BMC can help you to quickly reduce the pain of rising MLC costs with more automation and control, along with best practices that weren’t available just two years ago. The process for MLC cost reduction is not complicated and the technology is available to help you start now and achieve a rapid ROI. We’ve also brought in key partners to support this comprehensive model.
“R4 B4” You Sign
Using this 5-step maturity model, we’ll show you how to R4 your world (that is, take control over the peak 4-hour rolling average) before you sign your next MLC contract. It will also help you to save money now. Order matters, and we suggest that you follow the steps in the model sequentially, from left to right. Let’s take a deeper dive into the model.
- Identify Cost Drivers
Begin with a cost analyzer solution to help you understand what’s driving your MLC costs. The solution can take MLC figures for the year and track them on a daily basis. This way, you can see if some bills are running too high during certain months and then model the cost impact of changes in your workloads to meet your budget. A cost analyzer solution can provide deep insight into the batch jobs and other workloads that drive the peak. For example, you may not be aware that some batch workloads may have occurred during the peak 4-hour rolling average. With this insight, you can make changes and reduce costs.
- Tune or Move Peak Workloads
The second step in the maturity model focuses on monitoring and tuning systems and applications to reduce consumption of mainframe resources. You can leverage a low-overhead monitoring solution that discovers high-level application performance issues caused by inefficient resource utilization and pinpoint and tune wasteful resource consumption. You’ll see significant improvements in elapsed times, execution costs, and availability that can create a big savings in MLC costs. Using tools that pinpoint application code that runs high in resource consumption can really save time and lower your MLC.
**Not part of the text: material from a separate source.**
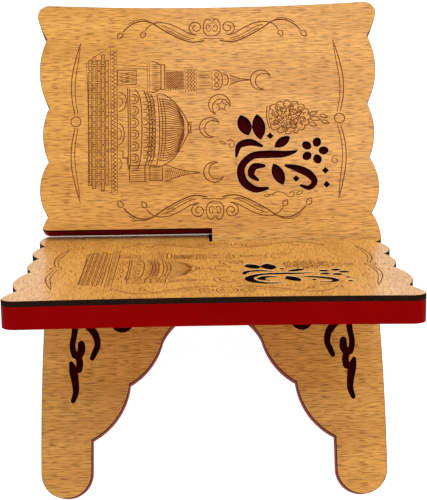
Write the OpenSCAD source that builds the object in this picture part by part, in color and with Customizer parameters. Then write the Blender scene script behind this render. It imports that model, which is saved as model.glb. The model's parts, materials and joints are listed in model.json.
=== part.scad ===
// Slot-together book stand. Two boards of the same outline are cross-halved at the waist: each has a slot
// from one side edge to the middle, and each passes through the slot of the other. Every board is a painted
// base with a thin veneered face glued on, and the face is pierced with ornaments that show the base.

/* [Boards] */
// Height of the reading part, from the crossing line to the end corners
reading_h = 160; // [130:1:220]
// Length of the legs, from the crossing line to the tip of the foot
leg_h = 151.2; // [130:1:200]
// Half the width of a board at the notches beside the reading part
notch_x = 100.5; // [90:0.5:140]
// Thickness of the painted base
base_t = 12; // [6:0.5:18]
// Thickness of the veneered face
face_t = 3; // [1.5:0.5:5]

/* [Crossing] */
// Angle between the two reading parts when the stand is open
open_angle = 113.5; // [100:0.5:125]
// Clearance between a board and each side of the slot that it passes through
slot_clearance = 0.35; // [0.2:0.05:1]
// Gap between the end walls of the two slots
end_gap = 1.5; // [0.8:0.1:3]
// Rounding of the slot at the side edge
mouth_r = 4.5; // [1:0.5:6]

/* [Scallops] */
// Height of the notch above the crossing
notch4_v = 20.5; // [17:0.5:30]
// Height of the second notch above the crossing
notch3_v = 56; // [40:0.5:65]
// Height of the third notch above the crossing
notch2_v = 91.5; // [75:0.5:105]
// Distance from the end corners down to the end notch
end_drop = 23; // [18:0.5:30]
// Depth of the waist below the crossing, where the leg begins
waist_drop = 14.5; // [13:0.5:20]
// How much wider the board is at the end notch
end_notch_extra = 1.8; // [0:0.5:5]
// How far the end corners stand out past the notches
corner_out = 7.8; // [3:0.1:10]
// Radius of the end corners
corner_r = 7.2; // [3:0.1:10]
// Dip of the end edge between its corners
end_dip = 2.6; // [0:0.1:6]
// Bulge of the lobe beside the end notch
lobe1_bulge = 5.3; // [2:0.1:8]
// Bulge of the next lobe
lobe2_bulge = 3.8; // [1.5:0.1:8]
// Bulge of the lobe above the crossing
lobe3_bulge = 5.3; // [2:0.1:8]
// Bulge of the lobe at the crossing
lobe4_bulge = 5; // [2:0.1:8]

/* [Legs] */
// Half the width over the legs
leg_x = 103.1; // [90:0.1:145]
// Half the width at the waist, where the legs begin
waist_x = 100.8; // [88:0.1:143]
// Bulge of a leg's outer edge
leg_bulge = 1.2; // [0.2:0.1:3]
// Width of a foot
foot_w = 30; // [22:0.5:40]
// Height of the arch between the legs, from the tip of the feet
arch_h = 113; // [85:1:118]
// Half the width of the arch where its crown ends
crown_x = 30.3; // [20:0.1:40]
// Rise of the crown above its ends
crown_rise = 19.2; // [10:0.1:28]
// Height of the arch's lower cusp, from the tip of the feet
cusp2_h = 34.2; // [26:0.1:42]
// Height of the arch's upper cusp, from the tip of the feet
cusp1_h = 67.4; // [55:0.1:75]
// How far the upper cusp stands in from the foot
cusp1_in = 22.7; // [15:0.1:30]
// Bulge of the scallop between the cusps
scallop1_bulge = 5; // [2:0.1:8]
// Bulge of the scallop beside the crown
scallop2_bulge = 3.3; // [1:0.1:6]

/* [Ornaments] */
// Scale of the pierced scroll on each leg
fret_scale = 1; // [0.8:0.05:1.1]
// Scale of the pierced spray on each reading part
spray_scale = 1; // [0.8:0.05:1.1]
// Distance of the sprays from the middle of the board
spray_x = 45; // [38:1:55]
// Height of the rear board's spray above the crossing
rear_spray_v = 62; // [52:1:95]
// Height of the front board's spray above the crossing
front_spray_v = 101; // [52:1:106]

/* [Hidden] */
board_t = base_t + face_t;
half_open = open_angle / 2;                 // lean of each board from the vertical
crossing_angle = 180 - open_angle;          // sharpest angle at which one board crosses the other
slot_h = board_t * (1 + cos(crossing_angle)) / sin(crossing_angle)
       + 2 * slot_clearance / sin(crossing_angle);
hinge_z = leg_h * cos(half_open) + board_t / 2 * sin(half_open);
arc_steps = 12;
brush_steps = 6;                            // points between two places on a brush stroke
cut = 1;                                    // how far a cutting solid passes a face

notch1_v = reading_h - end_drop;
foot_r = foot_w / 2;
foot_v = foot_r - leg_h;
inner_x = leg_x - foot_w;
crown_end_v = arch_h - leg_h - crown_rise;
cusp1 = [inner_x - cusp1_in, cusp1_h - leg_h];
cusp2 = [inner_x, cusp2_h - leg_h];
corner_bow = 0.6;                           // bulge between an end corner and its notch
leg_top = [waist_x, -waist_drop];
fret_centre = [80, -64];

// points of an arc after p up to q, which stands s off the straight line, to the left of the way from p to q
function bow(p, q, s, n = arc_steps) =
    let (d = q - p, c = norm(d), along = d / c, side = [-along.y, along.x] * sign(s), h = abs(s),
         r = (c * c / 4 + h * h) / (2 * h), half = h < c / 2 ? asin(c / (2 * r)) : 90,
         centre = (p + q) / 2 - side * (r - h))
    [for (i = [1 : n]) let (t = -half + 2 * half * i / n) centre + r * (side * cos(t) + along * sin(t))];

// points of a corner about a centre, from angle a0 to angle a1
function corner(centre, r, a0, a1, n = arc_steps) =
    [for (i = [0 : n]) let (t = a0 + (a1 - a0) * i / n) centre + r * [cos(t), sin(t)]];

function mirrored(points) = [for (i = [len(points) - 1 : -1 : 0]) [-points[i].x, points[i].y]];

// right half of a board, from the middle of the end edge round to the middle of the arch
corner_c = [notch_x + corner_out - corner_r, reading_h - corner_r];
corner_sweep = 15;                          // how far round the end corner turns past the side
notch1 = [notch_x + end_notch_extra, notch1_v];
end_points = bow([-corner_c.x, reading_h], [corner_c.x, reading_h], -end_dip, 2 * arc_steps);
right_side = concat(
    [for (i = [arc_steps - 1 : 2 * arc_steps - 2]) end_points[i]],
    corner(corner_c, corner_r, 90, -corner_sweep),
    bow(corner_c + corner_r * [cos(corner_sweep), -sin(corner_sweep)], notch1, corner_bow, 4),
    bow(notch1, [notch_x, notch2_v], lobe1_bulge),
    bow([notch_x, notch2_v], [notch_x, notch3_v], lobe2_bulge),
    bow([notch_x, notch3_v], [notch_x, notch4_v], lobe3_bulge),
    bow([notch_x, notch4_v], leg_top, lobe4_bulge),
    bow(leg_top, [leg_x, foot_v], leg_bulge),
    bow([leg_x, foot_v], [inner_x, foot_v], foot_r, 2 * arc_steps),
    [cusp2],
    bow(cusp2, cusp1, scallop1_bulge),
    bow(cusp1, [crown_x, crown_end_v], scallop2_bulge));
crown_points = bow([crown_x, crown_end_v], [-crown_x, crown_end_v], -crown_rise, 2 * arc_steps);
outline = concat(right_side, [for (i = [0 : 2 * arc_steps - 2]) crown_points[i]], mirrored(right_side));

mouth_x = notch_x + lobe4_bulge;            // the board's edge at the slot's mouth
mouth_sides = 48;

module board_outline() {
    difference() {
        polygon(outline);
        translate([-2 * notch_x, -slot_h / 2]) square([2 * notch_x + end_gap / 2, slot_h]);
        for (side = [0, 1]) mirror([0, side]) translate([-mouth_x, slot_h / 2]) difference() {
            translate([-cut, -cut]) square(mouth_r + cut);
            translate([mouth_r, mouth_r]) circle(mouth_r, $fn = mouth_sides);
        }
    }
}

// a brush stroke: a smooth line through places [x, y, half width], with its two round ends
brush_least = 0.2;                          // least half width
end_turn = 22.5;                            // turn between two points of a round end
function smooth(a, b, c, d, t) =
    0.5 * (2 * b + (c - a) * t + (2 * a - 5 * b + 4 * c - d) * t * t + (3 * b - a - 3 * c + d) * t * t * t);
function spine(places) = let (last = len(places) - 1)
    [for (i = [0 : last - 1], k = [0 : i == last - 1 ? brush_steps : brush_steps - 1])
        smooth(places[max(i - 1, 0)], places[i], places[i + 1], places[min(i + 2, last)], k / brush_steps)];
function heading(line, i) =
    let (a = line[max(i - 1, 0)], b = line[min(i + 1, len(line) - 1)]) atan2(b.y - a.y, b.x - a.x);
function brush_side(line, side) = [for (i = [0 : len(line) - 1])
    let (p = line[i], t = heading(line, i) + side * 90)
    [p.x, p.y] + max(p.z, brush_least) * [cos(t), sin(t)]];
function brush_end(line, i, way) = let (p = line[i], t = heading(line, i) + (way > 0 ? 0 : 180))
    [for (k = [-3 : 3]) [p.x, p.y] + max(p.z, brush_least) * [cos(t - k * end_turn), sin(t - k * end_turn)]];

module brush(places) {
    line = spine(places);
    left = brush_side(line, 1);
    right = brush_side(line, -1);
    polygon(concat(left, brush_end(line, len(line) - 1, 1),
                   [for (i = [len(right) - 1 : -1 : 0]) right[i]], brush_end(line, 0, -1)));
}

// a leaf: two equal arcs between its tips
module leaf(p, q, bulge) polygon(concat(bow(p, q, bulge), bow(q, p, bulge)));

// scroll pierced through each leg: a knotted stem with a bud, an arch over to a hook, and a curl beyond them
module leg_fret() {
    translate(fret_centre) scale([fret_scale, fret_scale, 1]) translate(-fret_centre) {
        brush([[80, -30, 0.6], [84.3, -38, 2.6], [83.6, -50, 1.9], [85, -60, 1.8], [83.6, -66, 1.9]]);
        brush([[82.8, -65.2, 1.9], [80.6, -69.6, 2.1], [81, -74.6, 2.1]]);
        brush([[85.8, -70.6, 1.3], [84.4, -75.4, 2.6], [83.4, -81, 2.3], [82.8, -88, 1.9],
               [84.4, -93.4, 1.5]]);
        brush([[79.7, -59, 2.1], [79.6, -63, 2.4], [81.2, -67, 2.1]]);
        brush([[84, -46.5, 2.6], [77, -47, 2.4], [71.4, -53, 2.2], [69.8, -59.5, 1.9], [71.6, -64.6, 1.8],
               [73, -67.8, 1.5]]);
        brush([[77, -45, 2.6], [70, -37.5, 2.4], [61, -35, 2.8], [54.5, -39.5, 4.2], [54.8, -45.3, 7.2]]);
    }
}

// spray pierced through a reading part, in a frame of its own: a bent stem with a curl, leaves, a flower of
// five petals and seeds
seed_side = 3.2;
petal_turn = 72;
flower = [21, -1];
module spray() {
    brush([[-9, -25, 1], [-17, -25.5, 2.2], [-24, -20, 2.7], [-25, -11, 2.4], [-18, -4, 2.3], [-8, -3, 2.5],
           [1, -3, 2.2], [7, -2, 1.3], [10, -1, 0.6]]);
    brush([[-15, -19.5, 1], [-19, -16, 2.1], [-17, -11, 2.3], [-11, -10.5, 1.2]]);
    brush([[-28, -4, 0.8], [-26, 3, 2], [-19, 5, 2.3], [-12, 2.5, 1]]);
    brush([[3, -10.5, 1], [10, -12.5, 2.3], [17, -16, 2.5], [20.5, -21, 2], [17, -25, 1.6],
           [12, -23.5, 0.9]]);
    leaf([-20, 9.5], [-25, 23], 4.3);
    leaf([-12.5, 6.5], [-14.5, 23.5], 4.2);
    leaf([-4, 1.5], [6, 8.5], 3);
    leaf([-5, -9], [1, -23], 3.8);
    for (turn = [0 : petal_turn : 359]) translate(flower) rotate(turn) leaf([2.6, 0], [9, 0], 2.7);
    for (seed = [[27.5, -14], [-6.5, 9], [28, -23], [9, -19]])
        translate(seed) rotate(45) square(seed_side, center = true);
}

module rear_piercing() {
    for (side = [0, 1]) mirror([side, 0]) leg_fret();
    translate([spray_x, rear_spray_v]) scale([spray_scale, spray_scale, 1]) spray();
}

module front_piercing() {
    for (side = [0, 1]) mirror([side, 0]) leg_fret();
    translate([-spray_x, front_spray_v]) rotate(180) scale([spray_scale, spray_scale, 1]) spray();
}

// places a board drawn flat, with its reading face up, on its feet and leaning back
module stood() {
    translate([0, 0, hinge_z]) rotate([90 - half_open, 0, 0]) translate([0, 0, -board_t / 2]) children();
}

module board_base() {
    stood() linear_extrude(base_t) board_outline();
}

module rear_board_base() {
    color("firebrick") board_base();
}

module rear_board_face() {
    color("burlywood") stood() translate([0, 0, base_t]) linear_extrude(face_t) difference() {
        board_outline();
        rear_piercing();
    }
}

module front_board_base() {
    color("darkred") rotate(180) board_base();
}

module front_board_face() {
    color("tan") rotate(180) stood() translate([0, 0, base_t]) linear_extrude(face_t) difference() {
        board_outline();
        front_piercing();
    }
}

rear_board_base();
rear_board_face();
front_board_base();
front_board_face();
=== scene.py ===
import json
import math
import random

import bmesh
import bpy
from mathutils import Matrix, Vector


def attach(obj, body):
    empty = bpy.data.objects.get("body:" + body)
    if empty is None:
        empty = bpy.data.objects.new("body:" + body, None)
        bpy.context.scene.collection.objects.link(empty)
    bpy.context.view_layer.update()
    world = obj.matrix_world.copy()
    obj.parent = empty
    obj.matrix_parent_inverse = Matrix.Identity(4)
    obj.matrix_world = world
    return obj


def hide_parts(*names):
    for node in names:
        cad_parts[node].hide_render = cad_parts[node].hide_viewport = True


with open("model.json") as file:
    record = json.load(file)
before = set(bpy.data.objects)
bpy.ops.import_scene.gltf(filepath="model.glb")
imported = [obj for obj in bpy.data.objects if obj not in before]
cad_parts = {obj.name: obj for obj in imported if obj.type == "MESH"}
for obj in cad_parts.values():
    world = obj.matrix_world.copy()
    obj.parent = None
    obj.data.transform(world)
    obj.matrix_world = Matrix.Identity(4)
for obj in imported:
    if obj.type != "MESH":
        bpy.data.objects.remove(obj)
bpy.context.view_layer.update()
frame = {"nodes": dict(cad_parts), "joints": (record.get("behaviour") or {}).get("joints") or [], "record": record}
bpy.context.scene.view_settings.view_transform = "Standard"

# Each board is worked flat, in millimetres: x across it, y up it from the crossing line, and z out of
# its reading face, which lies at faceTop. Then it is stood up into its place in the frame.
board = {
    "baseThickness": 12.0,
    "faceThickness": 3.0,
    "edgeRound": 0.6,  # rounding of the painted edges
    "edgeSegments": 2,
    "rimBurn": 0.6,  # width of the burnt chamfer round the veneer
    "rimBare": 0.25,  # width of the chamfer round its cut-outs, bare wood in colour and partly a painted highlight
    "mergeDistance": 0.002,
    "cleanAngle": math.radians(0.5),  # faces that meet at less than this become one
    "edgeAngle": math.radians(60),  # an edge is sharper than this
    "nearLevel": 0.01,  # how close to a level counts as on it
    "flat": 0.99,  # upright part of the normal of a face that looks up or down
}
faceTop = (board["baseThickness"] + board["faceThickness"]) / 2
millimetre = 0.001

crossing = Vector(frame["joints"][0]["pos_m"])
mounts = {mount["name"]: mount for mount in frame["record"]["mounts"]}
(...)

- Implement Dynamic Workload Capping
Are you ready to implement dynamic workload capping? It’s a great way to improve resource usage in an intelligent manner and protect the most critical work. Intelligent capping solutions let you set your own policy to factor in workload importance and dynamically adjusts caps while ensuring that critical workloads run on-time. For example, a large US transportation company used a cost analyzer solution to identify the drivers of peak usage and MLC costs. Then, with an intelligent capping solution, they reduced peak MSUs, lowered MLC costs by 20 percent, and achieved an ROI in just six months.
- Optimize Subsystem License Charges
Time to bring in the robots to enable subsystem optimization. Subsystem optimization allows you to reduce MLC costs by separating subsystems – like CICS, IMS, and DB2 – and putting them on separate logical partitions (LPARs) while still being able to communicate with each other. This separation can often reduce MLC costs dramatically because charges for most MLC software products are based on the peak rolling 4-hour average on the LPARs on which they run. When you reconfigure MLC software in an efficient way, the MLC math changes in your favor.
- Develop Advanced Contract Negotiation Strategies
Don’t negotiate your next MLC cost contract alone. Be prepared. Be very prepared. These contracts have complex terms and conditions. You can level the playing field by bringing in an expert, like SZS Consulting, Ltd., who can help your organization plan ahead to purchase only what is needed before you sign a contract. If you expect to reduce MLC costs during the course of the contract, you need to implement the reductions before the negotiation starts to show that your estimates are accurate. This approach can help you to set realistic price points along with more favorable terms and conditions.
The Maturity Model Is an Addition – Not a Rip and Replace Approach
If you’re like most IT organizations, you might be concerned that using a new model will be disruptive. But it’s not. Instead, think of this model as a structured approach to help guide you in your journey to optimizing the mainframe.
It might seem like you’ve done everything that’s possible to reduce MLC costs, but as you look at this model, you may gain a better understanding of potential savings. Then you can take actions to achieve savings quickly without disrupting the work of your teams.